Visitas ao Cão
Visitas ao cão é um manifesto trágico que através de rimas e rezas narra os estados da violência pelo mundo. O monólogo do ator Gustavo Braunstein, com direção de Pablo Calazans, reúne elementos performáticos, ritualísticos e narrativas audiovisuais a fim de trazer a figura do cão como metáfora poética do homem, estabelecendo uma ponte entre as guerras do Oriente Médio e as periferias brasileiras. O impulso de revolta das rimas dos guetos mistura-se ao desespero dos momentos em que a prece em árabe, português ou hebraico parece ser única alternativa.
O monólogo traz a violência como temática e propõe a figura do “Cão” (mote do projeto) como metáfora na qual o homem é encaixado de maneira poética para tratar os estados de tragédia que se repetem e atravessam o mundo globalizado. Incluem-se nestes aspectos a banalização e espetacularização da violência, as guerras diárias (em amplo sentido) da periferia, a indústria e a mídia, a reprodução da cultura do ódio e as altas taxas de homicídio que evidenciam um estado de guerra contra o valor humano. O trabalho realiza especificamente uma ponte que leva e traz o dito “mundo- cão” do Brasil aos conflitos do oriente médio e busca se afirmar enquanto cerimônia coletiva, na qual almeja a leitura de um manifesto contra a tragédia no mundo. A dramaturgia transita entre rimas estruturadas no RAP, poesia e rezas inventadas ou não, em árabe, português e hebraico para compor um manifesto (trágico) constituído de quatro atos, "Gêneses ou Evocação"; "11º Mandamento: Toque de recolher"; "Vila Damasco"; e "Profecia" que poderiam soar ao público como quatro livros sagrados ou ainda, quatro faixas de um CD de RAP.
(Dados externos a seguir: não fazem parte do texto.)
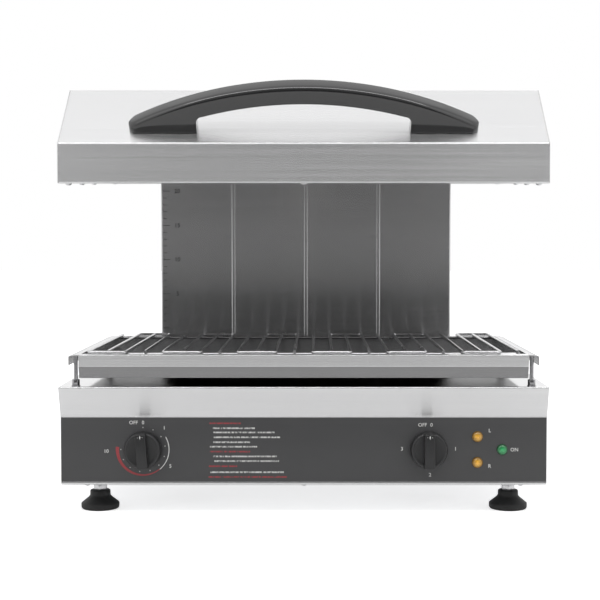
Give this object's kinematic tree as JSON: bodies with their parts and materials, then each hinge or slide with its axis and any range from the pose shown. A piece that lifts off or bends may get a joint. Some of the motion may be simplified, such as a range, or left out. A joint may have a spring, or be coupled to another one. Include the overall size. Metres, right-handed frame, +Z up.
{
  "type": "cheese melter",
  "caption": "Rise-and-fall cheese melter: a heated hood slides on a rear tower over a wire rack and drip tray, above a base with a timer dial, a mode dial and signal lamps.",
  "frame": {"origin": "centre of the bounding box at floor level, under the feet", "axes": "+Z up, -Y towards the user (front panel and handle), +X to the right seen from the front"},
  "size_m": [0.6, 0.523, 0.5335],
  "materials": {
    "stainless_brushed": "brushed stainless sheet",
    "panel_coating": "fine satin dark grey coating",
    "plated_steel": "plain plated steel",
    "bright_steel": "bright plated steel",
    "reflector_steel": "polished reflector sheet",
    "rack_wire": "polished stainless wire",
    "polished_rod": "hard chromed and polished",
    "strut_paint": "smooth black paint",
    "handle_plastic": "smooth black, semi-gloss",
    "knob_plastic": "smooth black, semi-gloss",
    "switch_plastic": "matt black",
    "gland_plastic": "matt black",
    "foot_rubber": "matt black",
    "terminal_ceramic": "unglazed pale ceramic",
    "fibre_board": "pressed mineral fibre",
    "element_sheath": "heat-darkened alloy tube",
    "slide_bronze": "oiled bearing bronze",
    "lens_amber": "clear amber plastic",
    "lens_green": "clear green plastic"
  },
  "bodies": {
    "base": {"base_housing": "stainless_brushed", "control_panel": "panel_coating", "base_bottom_plate": "plated_steel", "base_rear_panel": "stainless_brushed", "base_screws": "bright_steel", "foot_inserts": "plated_steel", "terminal_block": "terminal_ceramic", "cable_gland": "gland_plastic", "timer_mechanism": "switch_plastic", "mode_switch": "switch_plastic", "spindle_nuts": "bright_steel", "lamp_lens_left": "lens_amber", "lamp_lens_right": "lens_amber", "lamp_lens_power": "lens_green", "lamp_bodies": "switch_plastic", "tower_front_cover": "stainless_brushed", "tower_rear_cover": "stainless_brushed", "tower_cap": "stainless_brushed", "tower_foot_plate": "plated_steel", "tower_head_plate": "plated_steel", "tower_screws": "bright_steel", "guide_rods": "polished_rod", "strut_cylinders": "strut_paint", "rail_left": "stainless_brushed", "rail_right": "stainless_brushed", "rail_studs": "bright_steel", "rail_nuts": "bright_steel"},
    "hood": {"hood_wrap": "stainless_brushed", "hood_side_left": "stainless_brushed", "hood_side_right": "stainless_brushed", "hood_back": "stainless_brushed", "hood_reflector": "reflector_steel", "hood_insulation": "fibre_board", "heating_element_left": "element_sheath", "heating_element_right": "element_sheath", "element_brackets": "plated_steel", "element_terminals": "terminal_ceramic", "hood_screws": "bright_steel", "handle": "handle_plastic", "handle_screws": "bright_steel", "carriage": "plated_steel", "slide_bushes": "slide_bronze", "strut_rods": "polished_rod"},
    "tray": {"drip_tray": "stainless_brushed"},
    "rack": {"wire_rack": "rack_wire"},
    "timer_dial": {"timer_knob": "knob_plastic", "timer_spindle": "bright_steel"},
    "mode_dial": {"mode_knob": "knob_plastic", "mode_spindle": "bright_steel"},
    "foot_front_left": {"foot_pad_front_left": "foot_rubber", "foot_stud_front_left": "bright_steel"},
    "foot_front_right": {"foot_pad_front_right": "foot_rubber", "foot_stud_front_right": "bright_steel"},
    "foot_rear_left": {"foot_pad_rear_left": "foot_rubber", "foot_stud_rear_left": "bright_steel"},
    "foot_rear_right": {"foot_pad_rear_right": "foot_rubber", "foot_stud_rear_right": "bright_steel"}
  },
  "joints": [
    {"name": "hood_lift", "type": "slide", "parent": "base", "child": "hood", "axis": [0, 0, 1], "range_m": [-0.2, 0]},
    {"name": "tray_slide", "type": "slide", "parent": "base", "child": "tray", "axis": [0, -1, 0], "range_m": [0, 0.3]},
    {"name": "rack_lift", "type": "slide", "parent": "tray", "child": "rack", "axis": [0, 0, 1], "range_m": [0, 0.15]},
    {"name": "timer_turn", "type": "hinge", "parent": "base", "child": "timer_dial", "pos_m": [-0.198, -0.24354, 0.082], "axis": [0, 1, 0], "range_deg": [0, 281]},
    {"name": "mode_turn", "type": "hinge", "parent": "base", "child": "mode_dial", "pos_m": [0.154, -0.24354, 0.082], "axis": [0, 1, 0], "range_deg": [0, 270]},
    {"name": "foot_front_left_screw", "type": "slide", "parent": "base", "child": "foot_front_left", "axis": [0, 0, -1], "range_m": [0, 0.01]},
    {"name": "foot_front_right_screw", "type": "slide", "parent": "base", "child": "foot_front_right", "axis": [0, 0, -1], "range_m": [0, 0.01]},
    {"name": "foot_rear_left_screw", "type": "slide", "parent": "base", "child": "foot_rear_left", "axis": [0, 0, -1], "range_m": [0, 0.01]},
    {"name": "foot_rear_right_screw", "type": "slide", "parent": "base", "child": "foot_rear_right", "axis": [0, 0, -1], "range_m": [0, 0.01]}
  ]
}
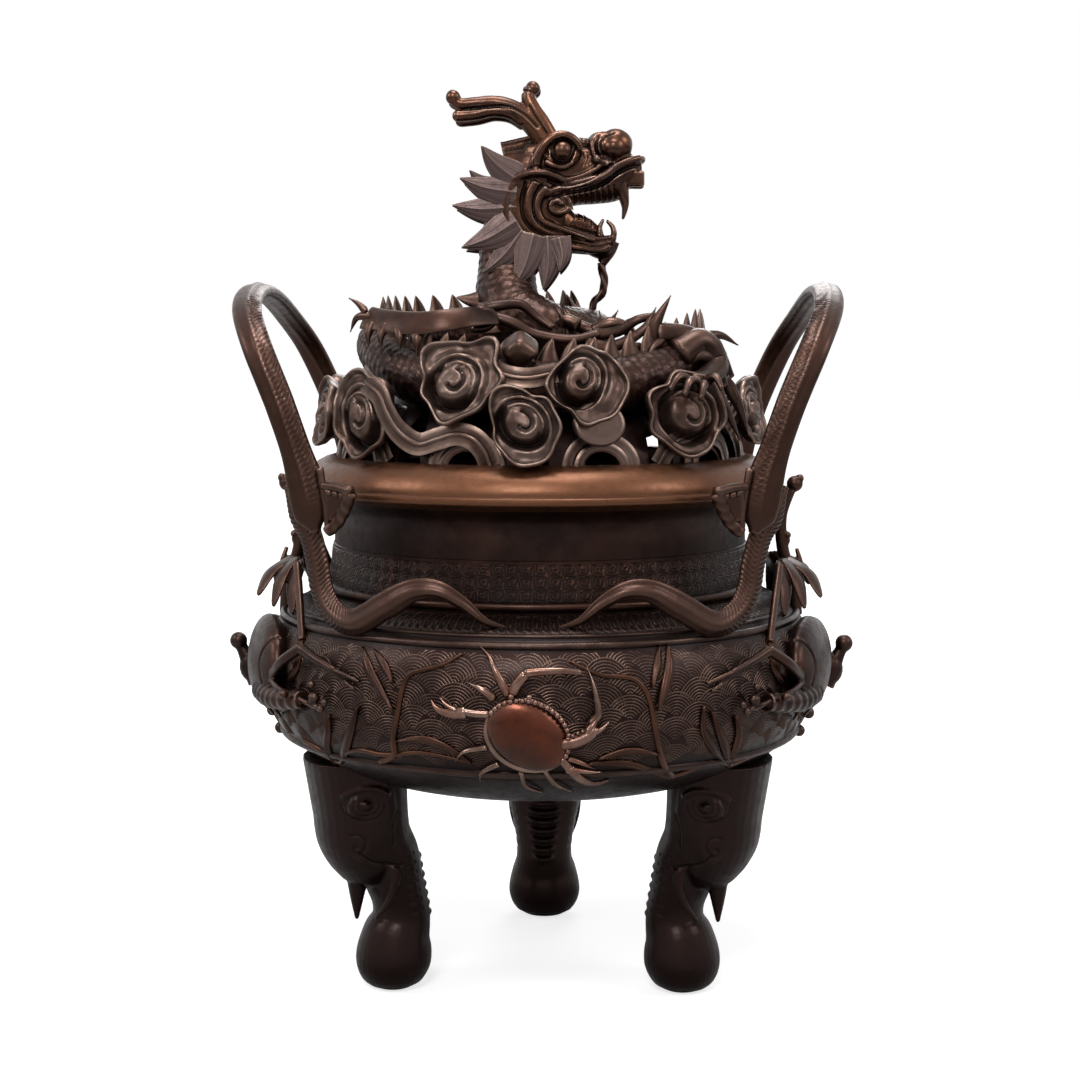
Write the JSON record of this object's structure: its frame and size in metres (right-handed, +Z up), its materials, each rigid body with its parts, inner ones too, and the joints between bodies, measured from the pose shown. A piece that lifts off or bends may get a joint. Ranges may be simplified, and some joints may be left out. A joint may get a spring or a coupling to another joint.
{
  "type": "tripod incense burner",
  "caption": "Tripod bronze incense burner with elephant-head legs, loop handles and a lift-off openwork lid topped by a coiled dragon.",
  "frame": {"origin": "on the vessel axis at the level of the feet, under the centre of the object", "axes": "+Z up, -Y towards the crab on the front of the belly, +X to the right of a viewer in front, through the right handle"},
  "size_m": [0.3484, 0.3064, 0.484],
  "materials": {
    "belly_bronze": "dark red-brown patina over chased wave ground",
    "neck_bronze": "red-brown patina, polished lip",
    "nut_bronze": "unpolished dark bronze",
    "leg_bronze": "dark brown patina",
    "handle_bronze": "brown patina with rubbed edges",
    "crab_bronze": "rubbed warm brown patina",
    "crayfish_bronze": "brown patina",
    "lid_bronze": "brown patina with rubbed rims",
    "head_bronze": "rubbed brown patina",
    "dragon_bronze": "red-brown patina"
  },
  "bodies": {
    "vessel": {"bowl": "belly_bronze", "neck": "neck_bronze", "leg_left": "leg_bronze", "leg_right": "leg_bronze", "leg_back": "leg_bronze", "leg_nut_left": "nut_bronze", "leg_nut_right": "nut_bronze", "leg_nut_back": "nut_bronze", "handle_left": "handle_bronze", "handle_right": "handle_bronze", "vine_front_left": "handle_bronze", "vine_back_left": "handle_bronze", "vine_front_right": "handle_bronze", "vine_back_right": "handle_bronze", "clasp_front_left": "handle_bronze", "clasp_back_left": "handle_bronze", "clasp_front_right": "handle_bronze", "clasp_back_right": "handle_bronze", "crab": "crab_bronze", "crayfish_left": "crayfish_bronze", "crayfish_right": "crayfish_bronze", "twig_left": "handle_bronze", "twig_right": "handle_bronze"},
    "lid": {"lid_dome": "lid_bronze", "cloud_01": "lid_bronze", "cloud_02": "lid_bronze", "cloud_03": "lid_bronze", "cloud_04": "lid_bronze", "cloud_05": "lid_bronze", "cloud_06": "lid_bronze", "cloud_07": "lid_bronze", "cloud_08": "lid_bronze", "cloud_09": "lid_bronze", "cloud_10": "lid_bronze", "cloud_11": "lid_bronze", "cloud_12": "lid_bronze", "cloud_13": "lid_bronze", "cloud_14": "lid_bronze", "dragon_body": "dragon_bronze", "dragon_head": "head_bronze", "dragon_jaw": "head_bronze", "dragon_beard": "dragon_bronze", "dragon_mane_near": "dragon_bronze", "dragon_mane_far": "dragon_bronze", "dragon_horn_near": "head_bronze", "dragon_horn_far": "head_bronze"}
  },
  "joints": [
    {"name": "lid_lift", "type": "slide", "parent": "vessel", "child": "lid", "axis": [0, 0, 1], "range_m": [0, 0.15]}
  ]
}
O suporte primordial para esta encenação é o corpo, fazendo alusão ao atentado à vida e ao desrespeito à morada simbólica. Através de coreografias, partituras físicas e vocais, o ator busca modos de produzir uma anatomia moldada pelo horror provocado pelos ciclos de violência, constituindo o corpo cênico enquanto espaço sagrado no mundo cotidiano, simultaneamente altar e destruição, templo e alvo de atentado.
Festival Internacional de Teatro do Mindelo| 2017
Mindelo, Cabo Verde
SP Escola de Teatro | 2018
São Paulo, SP
Manifesto Trágico
A construção dramatúrgica busca articular uma proposta de escrita que transita entre letras de Rap ou rimas e orações ou rezas. O princípio regente do texto é a rima, que busca resgatar o movimento de revolta e inconformismo presentes nas letras de RAP e estabelece diálogo com o espaço da reza ou prece através de orações inventadas e trechos dos livros sagrados como o Alcorão, a Torá e a Bíblia sagrada, sendo assim, acumulam-se no texto trechos em hebraico, árabe e português para investigar as possibilidades deste espaço de tragédia proposto pelo paralelo Brasil/ Oriente médio. Este aspecto da religiosidade do paralelo Brasil/ Oriente médio também é utilizado como artifício para tratar o tema de modo universal e para tensionar poeticamente a criação deste “culto” à imagem do Cão em nossa sociedade, visto que a figura do “Cão” se apresenta metaforicamente por vezes como entidade e religião onipresente na tragédia.
São inspirações para esta construção estética os livros sagrados como: a Bíblia sagrada, a Torá, o Alcorão e grupos clássicos do RAP brasileiro como Racionais Mc’s, Facção Central, Sabotage e MV Bill. A dramaturgia do espetáculo é dividida em 4 livros, com intencionalidade dupla fazendo menção às divisões de “capítulos” dos textos sagrados ou faixas musicais de um disco.